Post by andrew666 Tue Aug 23, 2011 6:41 pm

Jerry Leiber was one of the koolest kats of all, as part of songwriting duo Leiber and Stoller. Jerry wrote the lyrics, and Mike the tunes that defined the golden age of rock'n'roll and made Elvis Presley a cultural phenomenon. Love Me Tender, Jailhouse Rock, Yakety Yak, Hound Dog Stand By Me and On Broadway and even more recently, Stuck in the Middle with You. Everyone knows these songs and everyone always will.

Not many people know this but English was actually Jerry's second language - Yiddish being his first. His achievement therefore in producing wry, amusing lyrics full of double entendre is even more surprising. Both John Lennon and Paul McCartney stated that Leiber and Stoller were a big influence in their own musical development.

Jerry Leiber Dies aged 78 1184109-Leiber-Stoller-Elvis

Drawn to Marxist politics as a young man, Jerry always relished the whiff of subversion in his lyrics, the rebellion, the challenging of authority that still defines rock music to this very day. He also cared little for pop music icons, even the ones he helped to create, famously criticising Presley's recording of Hound Dog as "terribly nervous, too fast – and too white". He much preferrred Big Mama Thornton's version.

Mike and Jerry wrote quickly - sometimes churning out as many as five songs in one afternoon: famously, Yakety Yak was written in the time it took Leiber to boil a kettle to make tea. While Stoller was riffing at the piano, Leiber "just started yelling: 'Take out the papers and the trash!'" Typical of his ability effortlessly to come up with lyrics - and the words for Spanish Harlem (1960) came to him at his town house on the Upper West Side while Stoller was in the kitchen grilling a hamburger. Hound Dog was written in fifteen minutes but will last a millennium.



Leiber admitted that his songs were "not really terribly thoughtful. They're basic primitive expressions." Thus, defining what we all recognise as the heart of rock'n'roll!

But the guys had intellects too. They understood the rhythm of the baion, a peculiar Latin American rhythm that came to define the Drifters for a generation. Classic songs from Save The Last Dance for Me to Under the Boardwalk employed the technique. The complexity of their overdubbing was also a major influence on their apprentice for two years, Phil Spector, who took it, and developed it into the wall of sound.
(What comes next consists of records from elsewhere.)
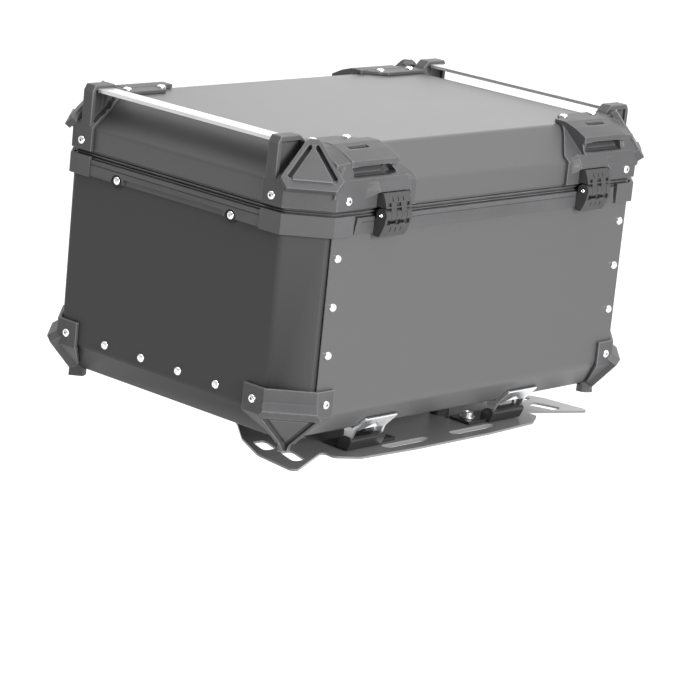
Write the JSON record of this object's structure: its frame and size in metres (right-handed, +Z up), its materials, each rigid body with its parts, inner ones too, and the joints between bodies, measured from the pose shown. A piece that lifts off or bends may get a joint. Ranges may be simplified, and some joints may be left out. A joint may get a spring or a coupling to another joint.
{
  "type": "motorcycle top case",
  "caption": "Hinged metal top case with moulded corner caps, lid rails, lid stays, a locking latch and a slotted carrier plate that it slides on to.",
  "frame": {"origin": "middle of the carrier plate's underside, where it lies on the luggage rack", "axes": "+Z up, +Y forwards on the motorcycle, to the rider and the hinge side, +X to the rider's right; the latch is at -Y"},
  "size_m": [0.5954, 0.439, 0.361],
  "materials": {
    "shell_sheet": "satin black-grey powder coat on bent aluminium sheet",
    "side_sheet": "satin black-grey powder coat on bent aluminium sheet",
    "moulded_plastic": "fine matt grain",
    "carrier_sheet": "semi-gloss black coat on aluminium plate",
    "black_steel": "semi-gloss black coat on steel",
    "bright_steel": "plain bright steel",
    "polished_rail": "polished aluminium extrusion",
    "rubber": "black rubber"
  },
  "bodies": {
    "carrier": {"base_plate": "carrier_sheet", "carrier_lock_block": "black_steel", "claw_right": "bright_steel", "claw_left": "bright_steel", "claw_bolt_right": "bright_steel", "claw_bolt_left": "bright_steel", "rest_pad_front_right": "rubber", "rest_pad_front_left": "rubber", "rest_pad_rear_right": "rubber", "rest_pad_rear_left": "rubber"},
    "carrier_lock": {"carrier_lock_knob": "bright_steel"},
    "case": {"wrap_sheet": "shell_sheet", "side_panel_right": "side_sheet", "side_panel_left": "side_sheet", "rivet_strip_front_right": "bright_steel", "rivet_strip_front_left": "bright_steel", "rivet_strip_rear_right": "bright_steel", "rivet_strip_rear_left": "bright_steel", "rivet_strip_side_right": "bright_steel", "rivet_strip_side_left": "bright_steel", "rim_front": "moulded_plastic", "rim_rear": "moulded_plastic", "rim_right": "moulded_plastic", "rim_left": "moulded_plastic", "rim_cap_front_right": "moulded_plastic", "rim_cap_front_left": "moulded_plastic", "rim_cap_rear_right": "moulded_plastic", "rim_cap_rear_left": "moulded_plastic", "seal": "rubber", "bottom_cap_front_right": "moulded_plastic", "bottom_cap_front_left": "moulded_plastic", "bottom_cap_rear_right": "moulded_plastic", "bottom_cap_rear_left": "moulded_plastic", "stay_stud_right": "bright_steel", "stay_stud_left": "bright_steel", "hinge_leaf_lower_right": "moulded_plastic", "hinge_leaf_lower_left": "moulded_plastic", "hinge_pin_right": "bright_steel", "hinge_pin_left": "bright_steel", "latch_keeper": "black_steel", "carrier_striker": "black_steel"},
    "lid": {"lid_shell": "shell_sheet", "lid_frame": "moulded_plastic", "lid_cap_front_right": "moulded_plastic", "lid_cap_front_left": "moulded_plastic", "lid_cap_rear_right": "moulded_plastic", "lid_cap_rear_left": "moulded_plastic", "rail_right": "polished_rail", "rail_left": "polished_rail", "hinge_leaf_upper_right": "moulded_plastic", "hinge_leaf_upper_left": "moulded_plastic", "stay_pivot_right": "bright_steel", "stay_pivot_left": "bright_steel", "latch_housing": "moulded_plastic", "latch_lever_pin": "bright_steel"},
    "stay_right": {"stay_arm_right": "bright_steel"},
    "stay_left": {"stay_arm_left": "bright_steel"},
    "lever": {"latch_lever": "moulded_plastic"},
    "lid_lock": {"lock_cylinder": "bright_steel"}
  },
  "joints": [
    {"name": "case_slide", "type": "slide", "parent": "carrier", "child": "case", "axis": [0, -1, 0], "range_m": [0, 0.04]},
    {"name": "lid_hinge", "type": "hinge", "parent": "case", "child": "lid", "pos_m": [0, 0.2085, 0.282], "axis": [-1, 0, 0], "range_deg": [0, 95]},
    {"name": "stay_right_pivot", "type": "hinge", "parent": "lid", "child": "stay_right", "pos_m": [0.2715, 0.09032, 0.30284], "axis": [-1, 0, 0], "range_deg": [-47.5, 0]},
    {"name": "stay_left_pivot", "type": "hinge", "parent": "lid", "child": "stay_left", "pos_m": [-0.2715, 0.09032, 0.30284], "axis": [-1, 0, 0], "range_deg": [-47.5, 0]},
    {"name": "latch_lever_pivot", "type": "hinge", "parent": "lid", "child": "lever", "pos_m": [0, -0.219, 0.304], "axis": [-1, 0, 0], "range_deg": [0, 80]},
    {"name": "lid_lock_turn", "type": "hinge", "parent": "lid", "child": "lid_lock", "pos_m": [0, -0.21, 0.261], "axis": [0, -1, 0], "range_deg": [0, 90]},
    {"name": "carrier_lock_turn", "type": "hinge", "parent": "carrier", "child": "carrier_lock", "pos_m": [0, -0.18, 0.013], "axis": [0, -1, 0], "range_deg": [0, 90]}
  ],
  "couplings": [
    {"joint": "stay_right_pivot", "follows": "lid_hinge", "ratio": -0.5},
    {"joint": "stay_left_pivot", "follows": "lid_hinge", "ratio": -0.5}
  ]
}
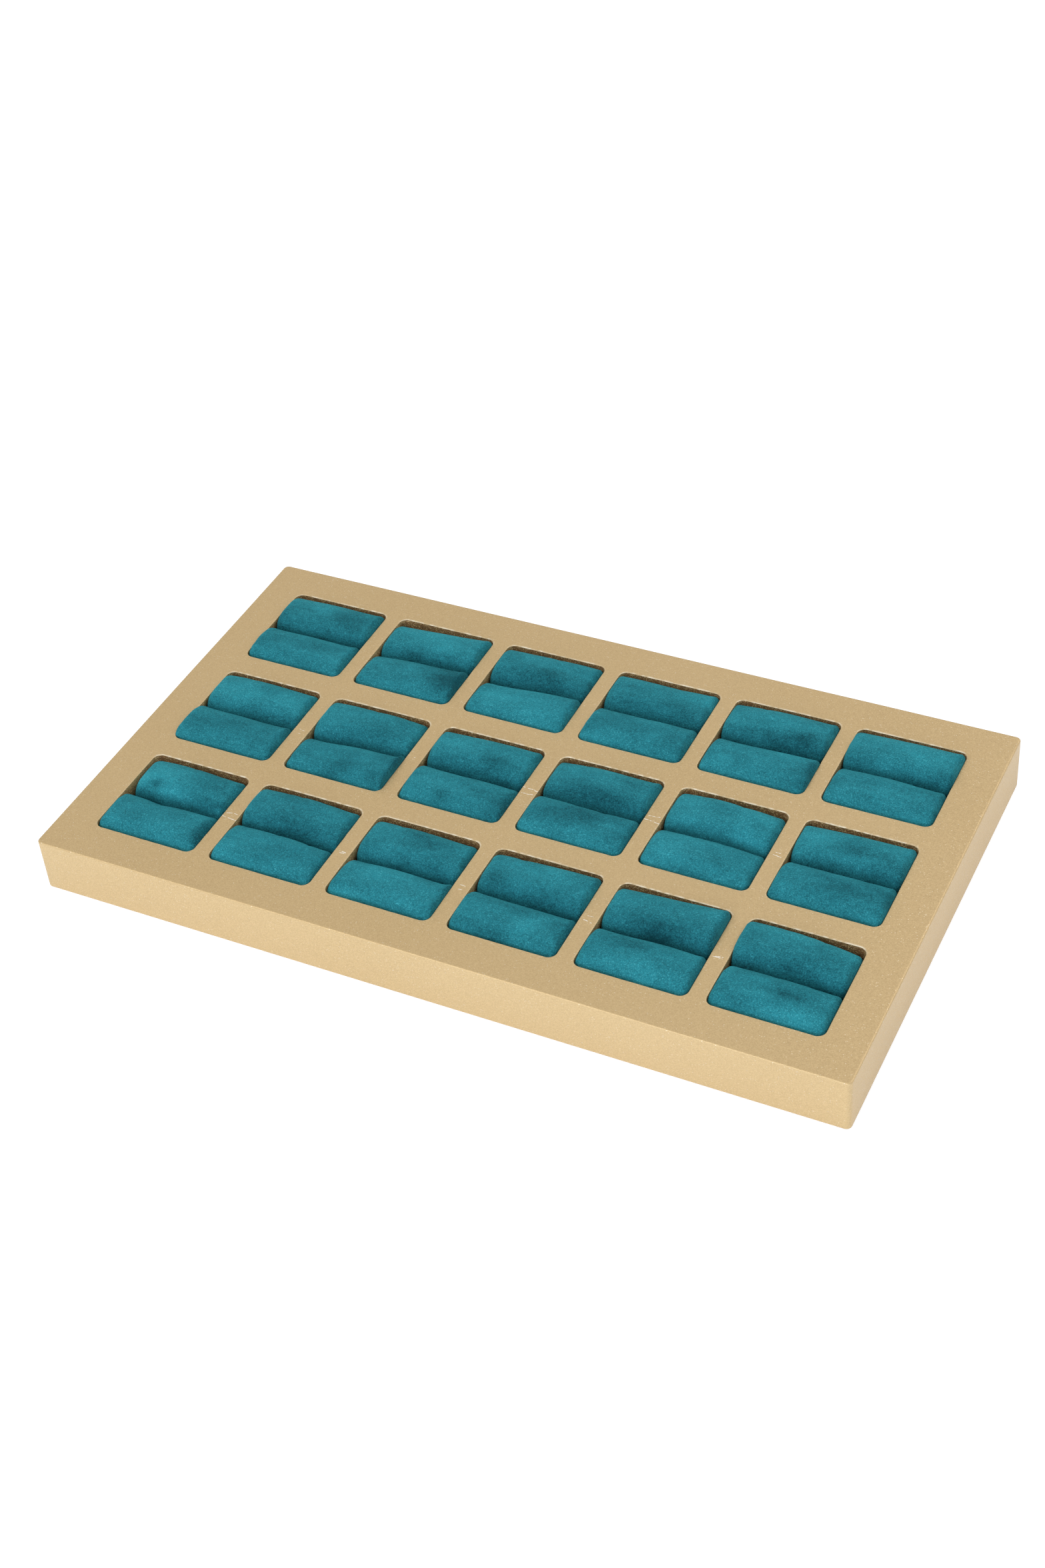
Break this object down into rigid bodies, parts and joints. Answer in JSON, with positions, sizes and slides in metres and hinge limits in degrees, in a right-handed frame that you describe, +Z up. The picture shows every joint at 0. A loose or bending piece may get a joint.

In 1953, Leiber and Stoller formed the Spark record label to release material by the doo-wop quartet, The Robins (later The Coasters), describing the songs they wrote for the group as "playlets"; The records, a phenomenon in terms of developing the simple lyrical riffs of pop songs at the time, included Smokey Joe's Café, Riot in Cell Block 9 and Framed, all of which The Robins recorded.



Hound Dog - the Presley version - was their first monster hit. Based on this success, Leiber and Stoller were hired to write more songs for Presley, as well as write the music for his film Jailhouse Rock. Incredibly for the time, Jerry was able to sneak a 'gay' verse into the theme tune without anyone accept hardcore fans really noticing. "Number forty-seven said to number three/You're the cutest jailbird I ever did see/I sure would be delighted with your company/Come on and do the jailhouse rock with me. "By 1957 Leiber and Stoller had moved to New York as independent producers, setting up an office in the famous Brill Building.

A string of hits, edging closer to the blues followed, including some notable work for Ruth Brown, heavily influenced by the lingering and developing sound of New York doo-wop as it shifted into city soul and funk. By 1964, they had set up the Red Bird and Blue Cat record labels on which, among other songs, they released The Shangri-Las' Leader of the Pack - perhaps the most heavily-soul influenced white girl band of the decade.



By the end of the British invasion, however, the sound of Leiber and Stoller was in semi-retirement. In the 1970s, they bounced back with songs for Steeler's Wheel and Elkie Brooks and developed Only In America, a stage show featuring 30 of their songs. Another musical based on their compositions, Yakety Yak, was also staged in London.

Finally, another musical based on their work, Smokey Joe's Café, was a Broadway hit, running from 1995 until 2000 before going on a nationwide American tour.